CSV

This class provides a complete interface to CSV files and data. It offers tools to enable you to read and write to and from Strings or IO objects, as needed.

Reading

From a File

A Line at a Time

CSV.foreach("path/to/file.csv") do |row|
  # use row here...
end

All at Once

arr_of_arrs = CSV.read("path/to/file.csv")

From a String

A Line at a Time

CSV.parse("CSV,data,String") do |row|
  # use row here...
end

All at Once

arr_of_arrs = CSV.parse("CSV,data,String")

Writing

To a File

CSV.open("path/to/file.csv", "wb") do |csv|
  csv << ["row", "of", "CSV", "data"]
  csv << ["another", "row"]
  # ...
end

To a String

csv_string = CSV.generate do |csv|
  csv << ["row", "of", "CSV", "data"]
  csv << ["another", "row"]
  # ...
end

Convert a Single Line

csv_string = ["CSV", "data"].to_csv   # to CSV
csv_array  = "CSV,String".parse_csv   # from CSV

Shortcut Interface

CSV             { |csv_out| csv_out << %w{my data here} }  # to $stdout
CSV(csv = "")   { |csv_str| csv_str << %w{my data here} }  # to a String
CSV($stderr)    { |csv_err| csv_err << %w{my data here} }  # to $stderr
CSV($stdin)     { |csv_in|  csv_in.each { |row| p row } }  # from $stdin

Advanced Usage

Wrap an IO Object

csv = CSV.new(io, options)
# ... read (with gets() or each()) from and write (with <<) to csv here ...

CSV and Character Encodings (M17n or Multilingualization)

This new CSV parser is m17n savvy. The parser works in the Encoding of the IO or String object being read from or written to. Your data is never transcoded (unless you ask Ruby to transcode it for you) and will literally be parsed in the Encoding it is in. Thus CSV will return Arrays or Rows of Strings in the Encoding of your data. This is accomplished by transcoding the parser itself into your Encoding.

Some transcoding must take place, of course, to accomplish this multiencoding support. For example, :col_sep, :row_sep, and :quote_char must be transcoded to match your data. Hopefully this makes the entire process feel transparent, since CSV's defaults should just magically work for you data. However, you can set these values manually in the target Encoding to avoid the translation.

It's also important to note that while all of CSV's core parser is now Encoding agnostic, some features are not. For example, the built-in converters will try to transcode data to UTF-8 before making conversions. Again, you can provide custom converters that are aware of your Encodings to avoid this translation. It's just too hard for me to support native conversions in all of Ruby's Encodings.

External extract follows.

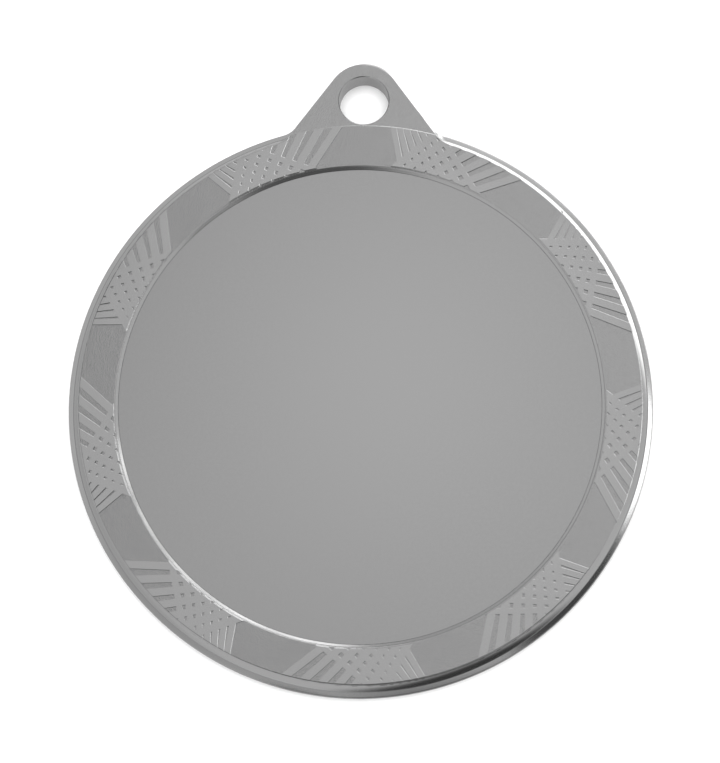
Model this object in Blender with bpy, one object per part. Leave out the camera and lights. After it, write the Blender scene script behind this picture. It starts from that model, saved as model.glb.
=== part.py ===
"""A round award medal, lying on its back.

A die-cast disc carries a hanging tab with a ribbon hole, a flat band with a rounded shoulder and a
thin flange round its foot.  A round pocket in its front takes a thin satin centre disc, which is
stuck down on an adhesive pad.

Frame: metres, +Z up and out of the medal's front, +Y from the disc's centre towards the hanging
tab, and the origin at the disc's centre on the flat back.
"""

import math

import bmesh
import bpy
from mathutils import Vector

MM = 0.001

# Driving dimensions
DISC_RADIUS = 30.0 * MM  # widest, at the flange
BAND_HEIGHT = 3.0 * MM  # back to the flat band
FLANGE_WIDTH = 0.55 * MM  # how far the flange stands out past the foot of the shoulder
FLANGE_HEIGHT = 1.6 * MM
FLANGE_ROUNDING = 0.25 * MM
BACK_ROUNDING = 0.5 * MM
SHOULDER_DRAFT = 0.35 * MM  # how far the shoulder leans in between the flange and the band
SHOULDER_ROUNDING = 0.3 * MM

HOLE_RADIUS = 2.6 * MM
HOLE_CENTRE_Y = 32.2 * MM
HOLE_EDGE_BREAK = 0.12 * MM
TAB_ARC_CENTRE_Y = 32.7 * MM
TAB_ARC_RADIUS = 4.0 * MM  # the tab's round top, at the flange
TAB_FLANK_ANGLE = math.radians(36.4)  # between a flank and the medal's long axis
TAB_FILLET_RADIUS = 2.2 * MM  # where a flank runs into the disc
TAB_SIDE_SHARE = 0.42  # the tab's side leans in by this much of what the disc's side does

RECESS_MOUTH_RADIUS = 25.12 * MM
RECESS_BEVEL = 0.35 * MM  # depth of the bevel, and so of the centre disc's face below the band
RECESS_FLOOR_RADIUS = 24.75 * MM
FIT_GAP = 0.3 * MM  # clear space kept between neighbouring pieces

CENTRE_DISC_THICKNESS = 0.5 * MM
CENTRE_DISC_EDGE_BREAK = 0.05 * MM
PAD_THICKNESS = 0.2 * MM
PAD_MARGIN = 1.0 * MM  # how far the pad stops short of the centre disc's edge

# How finely curves are cut
DISC_STEPS = 132
TAB_STEPS = 20
FILLET_STEPS = 8
ROUNDING_STEPS = 4
HOLE_STEPS = 48

# Heights that follow from the driving dimensions
CENTRE_DISC_TOP = BAND_HEIGHT - RECESS_BEVEL
CENTRE_DISC_BOTTOM = CENTRE_DISC_TOP - CENTRE_DISC_THICKNESS
PAD_TOP = CENTRE_DISC_BOTTOM - FIT_GAP
PAD_BOTTOM = PAD_TOP - PAD_THICKNESS
POCKET_FLOOR = PAD_BOTTOM - FIT_GAP


def clear_scene():
    """Remove every object that the file opened with."""
    for obj in list(bpy.data.objects):
        bpy.data.objects.remove(obj, do_unlink=True)


def make_material(name, colour, roughness, metallic):
    """A Principled material of one colour."""
    material = bpy.data.materials.new(name)
    material.use_nodes = True
    shader = material.node_tree.nodes["Principled BSDF"]
    shader.inputs["Base Color"].default_value = (*colour, 1.0)
    shader.inputs["Roughness"].default_value = roughness
    shader.inputs["Metallic"].default_value = metallic
    return material


def arc(centre, radius, start, end, steps):
    """Points along an arc, from angle start to angle end, both included."""
    angles = [start + (end - start) * i / steps for i in range(steps + 1)]
    return [Vector((centre.x + radius * math.cos(a), centre.y + radius * math.sin(a))) for a in angles]


def medal_outline(inset):
    """The medal's outline, moved in by inset, as points running anticlockwise.

    It is the disc's circle, a concave fillet, a straight flank and the tab's round top, and the same
    again on the left.  The tab moves in by less than the disc does.  Every outline has as many points
    as any other, so two of them can be bridged.
    """
    disc_radius = DISC_RADIUS - inset
    tab_radius = TAB_ARC_RADIUS - inset * TAB_SIDE_SHARE
    fillet_radius = TAB_FILLET_RADIUS + inset
    tab_centre = Vector((0.0, TAB_ARC_CENTRE_Y))
    flank_normal = Vector((math.cos(TAB_FLANK_ANGLE), math.sin(TAB_FLANK_ANGLE)))
    flank_down = Vector((math.sin(TAB_FLANK_ANGLE), -math.cos(TAB_FLANK_ANGLE)))

    # The fillet's centre is one fillet radius away from both the flank and the disc's circle.
    beside_tab = tab_centre + flank_normal * (tab_radius + fillet_radius)
    half = beside_tab.dot(flank_down)
    reach = disc_radius + fillet_radius
    along = -half - math.sqrt(half * half - beside_tab.length_squared + reach * reach)
    fillet_centre = beside_tab + flank_down * along
    meets_disc = math.atan2(fillet_centre.y, fillet_centre.x)

    disc = arc(Vector((0.0, 0.0)), disc_radius, math.pi - meets_disc, 2 * math.pi + meets_disc, DISC_STEPS)
    right_fillet = arc(
        fillet_centre, fillet_radius, meets_disc + math.pi, math.pi + TAB_FLANK_ANGLE, FILLET_STEPS
    )
    tab = arc(tab_centre, tab_radius, TAB_FLANK_ANGLE, math.pi - TAB_FLANK_ANGLE, TAB_STEPS)
    left_fillet = [Vector((-p.x, p.y)) for p in reversed(right_fillet)]
    return disc + right_fillet[1:] + tab + left_fillet[:-1]


def quarter_round(inset, height, radius, rising_in):
    """(inset, height) points of a quarter circle that starts upright or ends upright.

    With rising_in it starts upright at (inset, height) and turns in to lie flat; without it, it
    starts flat and turns up to end upright at (inset, height).
    """
    points = []
    for i in range(ROUNDING_STEPS + 1):
        turn = 0.5 * math.pi * i / ROUNDING_STEPS
        if rising_in:
            points.append((inset + radius * (1 - math.cos(turn)), height + radius * math.sin(turn)))
        else:
            points.append((inset + radius * (1 - math.sin(turn)), height - radius * math.cos(turn)))
    return points


def body_section():
    """(inset, height) pairs up the medal's side, from the back to the band."""
    shoulder_top = BAND_HEIGHT - SHOULDER_ROUNDING
    section = quarter_round(0.0, BACK_ROUNDING, BACK_ROUNDING, rising_in=False)
    section += quarter_round(0.0, FLANGE_HEIGHT - FLANGE_ROUNDING, FLANGE_ROUNDING, rising_in=True)
    section.append((FLANGE_WIDTH, FLANGE_HEIGHT))
    section += quarter_round(FLANGE_WIDTH + SHOULDER_DRAFT, shoulder_top, SHOULDER_ROUNDING, rising_in=True)
    return section


def layered_mesh(name, layers):
    """A closed mesh through outlines of equal length, given bottom first as (points, height)."""
    bm = bmesh.new()
    rings = [[bm.verts.new((p.x, p.y, height)) for p in points] for points, height in layers]
    count = len(rings[0])
    for low, high in zip(rings, rings[1:]):
        for i in range(count):
            j = (i + 1) % count
            bm.faces.new((low[i], low[j], high[j], high[i]))
    bm.faces.new(reversed(rings[0]))
    bm.faces.new(rings[-1])
    mesh = bpy.data.meshes.new(name)
    bm.to_mesh(mesh)
    bm.free()
    return mesh


def turned_mesh(name, centre, profile, steps):
    """A closed solid turned about an upright axis, from (radius, height) pairs bottom first."""
    layers = [(arc(centre, radius, 0.0, 2 * math.pi, steps)[:-1], height) for radius, height in profile]
    return layered_mesh(name, layers)


def add_object(name, mesh, material):
    """Put a mesh in the scene as one shaded piece."""
    mesh.materials.append(material)
    mesh.shade_smooth()
    mesh.set_sharp_from_angle(angle=math.radians(30))
    obj = bpy.data.objects.new(name, mesh)
    bpy.context.scene.collection.objects.link(obj)
    return obj


def add_cut(target, name, mesh):
    """Cut a mesh's shape out of a piece, and keep the cutter as a wire guide."""
    cutter = bpy.data.objects.new(name, mesh)
    bpy.context.scene.collection.objects.link(cutter)
    cutter.hide_render = True
    cutter.display_type = "WIRE"
    cut = target.modifiers.new(name, "BOOLEAN")
    cut.operation = "DIFFERENCE"
    cut.solver = "EXACT"
    cut.object = cutter


def make_cast_body(material):
    """The casting: disc, flange, shoulder, band and hanging tab in one, with its pocket and hole."""
    layers = [(medal_outline(inset), height) for inset, height in body_section()]
    body = add_object("cast_body", layered_mesh("cast_body", layers), material)
    add_cut(body, "pocket_cutter", pocket_mesh())
    add_cut(body, "ribbon_hole_cutter", ribbon_hole_mesh())


def pocket_mesh():
    """The round pocket: upright up to the centre disc's face, then a bevel out to the band."""
    slope = (RECESS_MOUTH_RADIUS - RECESS_FLOOR_RADIUS) / RECESS_BEVEL
    above = 1.0 * MM
    profile = [
        (RECESS_FLOOR_RADIUS, POCKET_FLOOR),
        (RECESS_FLOOR_RADIUS, CENTRE_DISC_TOP),
        (RECESS_MOUTH_RADIUS + slope * above, BAND_HEIGHT + above),
    ]
    return turned_mesh("pocket_cutter", Vector((0.0, 0.0)), profile, DISC_STEPS)


def ribbon_hole_mesh():
    """The hole through the tab, with its edges broken at the front and the back."""
    above = 1.0 * MM
    wide = HOLE_RADIUS + HOLE_EDGE_BREAK + above
    profile = [
        (wide, -above),
        (HOLE_RADIUS, HOLE_EDGE_BREAK),
        (HOLE_RADIUS, BAND_HEIGHT - HOLE_EDGE_BREAK),
        (wide, BAND_HEIGHT + above),
    ]
    return turned_mesh("ribbon_hole_cutter", Vector((0.0, HOLE_CENTRE_Y)), profile, HOLE_STEPS)


def make_centre_disc(material):
    """The thin satin disc that fills the pocket's floor."""
    radius = RECESS_FLOOR_RADIUS - FIT_GAP
    edge = CENTRE_DISC_EDGE_BREAK
    profile = [
        (radius - edge, CENTRE_DISC_BOTTOM),
        (radius, CENTRE_DISC_BOTTOM + edge),
        (radius, CENTRE_DISC_TOP - edge),
        (radius - edge, CENTRE_DISC_TOP),
    ]
    mesh = turned_mesh("centre_disc", Vector((0.0, 0.0)), profile, DISC_STEPS)
    add_object("centre_disc", mesh, material)


def make_adhesive_pad(material):
    """The round of double-sided film that holds the centre disc down."""
    radius = RECESS_FLOOR_RADIUS - FIT_GAP - PAD_MARGIN
    profile = [(radius, PAD_BOTTOM), (radius, PAD_TOP)]
    mesh = turned_mesh("adhesive_pad", Vector((0.0, 0.0)), profile, DISC_STEPS)
    add_object("adhesive_pad", mesh, material)


def main():
    clear_scene()
    make_cast_body(make_material("cast_silver", (0.55, 0.55, 0.55), 0.3, 1.0))
    make_centre_disc(make_material("satin_silver", (0.5, 0.5, 0.5), 0.4, 1.0))
    make_adhesive_pad(make_material("adhesive_film", (0.72, 0.7, 0.64), 0.6, 0.0))


if __name__ == "__main__":
    main()
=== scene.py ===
"""A round cast award medal, finished for pictures.

The frame gives the medal's box: the disc's radius, its thickness and how far the hanging tab reaches.
This script makes the casting again with its raised ribs, edge line and rounded shoulder, seats the
satin centre disc in it, and lights it on a pale floor. All lengths in the file are in metres, and all
heights are measured from the medal's flat back.
"""

import math

import bmesh
import bpy
from mathutils import Matrix, Vector


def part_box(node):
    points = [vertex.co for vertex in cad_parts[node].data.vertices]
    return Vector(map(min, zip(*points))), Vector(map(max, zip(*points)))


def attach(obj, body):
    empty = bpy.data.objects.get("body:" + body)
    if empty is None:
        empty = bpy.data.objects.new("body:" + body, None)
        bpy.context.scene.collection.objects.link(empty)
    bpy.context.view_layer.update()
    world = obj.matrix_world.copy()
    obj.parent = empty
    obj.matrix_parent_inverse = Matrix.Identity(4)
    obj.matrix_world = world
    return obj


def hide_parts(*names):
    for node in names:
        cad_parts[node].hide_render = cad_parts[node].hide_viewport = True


bl_info = {
    "name": "Cast Award Medal",
    "version": (1, 0, 0),
    "blender": (4, 5, 0),
    "location": "View3D > Sidebar > Medal",
    "description": "Makes a ribbed cast medal, its satin centre disc and a small studio",
    "category": "Add Mesh",
}

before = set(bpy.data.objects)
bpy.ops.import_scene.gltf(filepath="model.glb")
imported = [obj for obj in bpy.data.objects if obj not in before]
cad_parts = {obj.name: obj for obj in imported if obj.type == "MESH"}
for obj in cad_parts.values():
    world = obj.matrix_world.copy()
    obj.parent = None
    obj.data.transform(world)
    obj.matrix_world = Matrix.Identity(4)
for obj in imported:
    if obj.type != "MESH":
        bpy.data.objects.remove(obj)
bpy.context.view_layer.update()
CASTING_LOW, CASTING_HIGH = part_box("cast_body")
DISC_LOW, DISC_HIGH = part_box("centre_disc")

MM = 0.001

# Sizes taken from the frame
DISC_RADIUS = CASTING_HIGH.x
BAND_HEIGHT = CASTING_HIGH.z
TAB_TOP_Y = CASTING_HIGH.y
CENTRE_FACE_HEIGHT = DISC_HIGH.z
CENTRE_DISC_BOTTOM = DISC_LOW.z

# The tab, seen from the front
HOLE_CENTRE_Y = 32.22 * MM
HOLE_RADIUS = 2.6 * MM
HOLE_EDGE_BREAK = 0.08 * MM
TAB_FOOT_RADIUS = 3.98 * MM
TAB_FACE_RADIUS = 3.87 * MM
TAB_LEAN = 0.75 * MM  # how much lower the round top's centre lies at the face than at the foot
TAB_FLANK_ANGLE = math.radians(36.4)
FILLET_RADIUS = 2.2 * MM
TAB_STEP_RADIUS = 29.45 * MM  # the fine edge that crosses the tab
TAB_STEP_WIDTH = 0.1 * MM
TAB_STEP_DEPTH = 0.06 * MM

# The ribs
RIB_SUNK = 0.1 * MM  # how far a rib reaches into the band

# The shoulder's upper edge: a round that starts at the slope's own steepness and ends flat
EDGE_INSET = 1.28 * MM  # where the band begins
EDGE_SHARE = 0.72  # how far the tab's side has leant in where the round starts
EDGE_STEEPNESS = math.radians(52)
EDGE_RADIUS = 0.18 * MM
EDGE_STEPS = 5

# The recess
RECESS_MOUTH_RADIUS = 25.12 * MM
RECESS_WALL_RADIUS = 24.75 * MM
POCKET_FLOOR_HEIGHT = 1.35 * MM
DISC_FIT_GAP = 0.015 * MM
DISC_EDGE_BREAK = 0.02 * MM

# How finely round things are cut
DISC_STEPS = 420
TAB_STEPS = 48
FILLET_STEPS = 14
HOLE_STEPS = 96
SHARP_ANGLE = math.radians(28)
CUTTER_MARGIN = 1.0 * MM  # how far a cutter reaches past the surface it cuts

# The camera and its lens
CAMERA_DISTANCE = 248.7 * MM
CAMERA_TILT = math.radians(11.386)
CAMERA_AZIMUTH = math.radians(-80.14)
CAMERA_ROLL = math.radians(0.87)
LENS_MM = 113.6
SENSOR_MM = 36.0
FRAMING_SHIFT = (-0.0002, 0.0343)
NEAREST_SEEN = 0.01
FARTHEST_SEEN = 20.0

# The floor
FLOOR_HALF_WIDTH = 3.0
FLOOR_GAP = 0.02 * MM

# The studio: the surround's brightness, what the camera sees behind the floor, and the fill lamp
SURROUND_LIGHT = 0.6
BACKDROP_LIGHT = 1.1
FILL_ENERGY = 3.4
FILL_SPREAD = math.radians(60)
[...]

Anyway, the practical side of this is simple: make sure IO and String objects passed into CSV have the proper Encoding set and everything should just work. CSV methods that allow you to open IO objects (CSV::foreach(), ::open, ::read, and ::readlines) do allow you to specify the Encoding.

One minor exception comes when generating CSV into a String with an Encoding that is not ASCII compatible. There's no existing data for CSV to use to prepare itself and thus you will probably need to manually specify the desired Encoding for most of those cases. It will try to guess using the fields in a row of output though, when using ::generate_line or Array#to_csv().

I try to point out any other Encoding issues in the documentation of methods as they come up.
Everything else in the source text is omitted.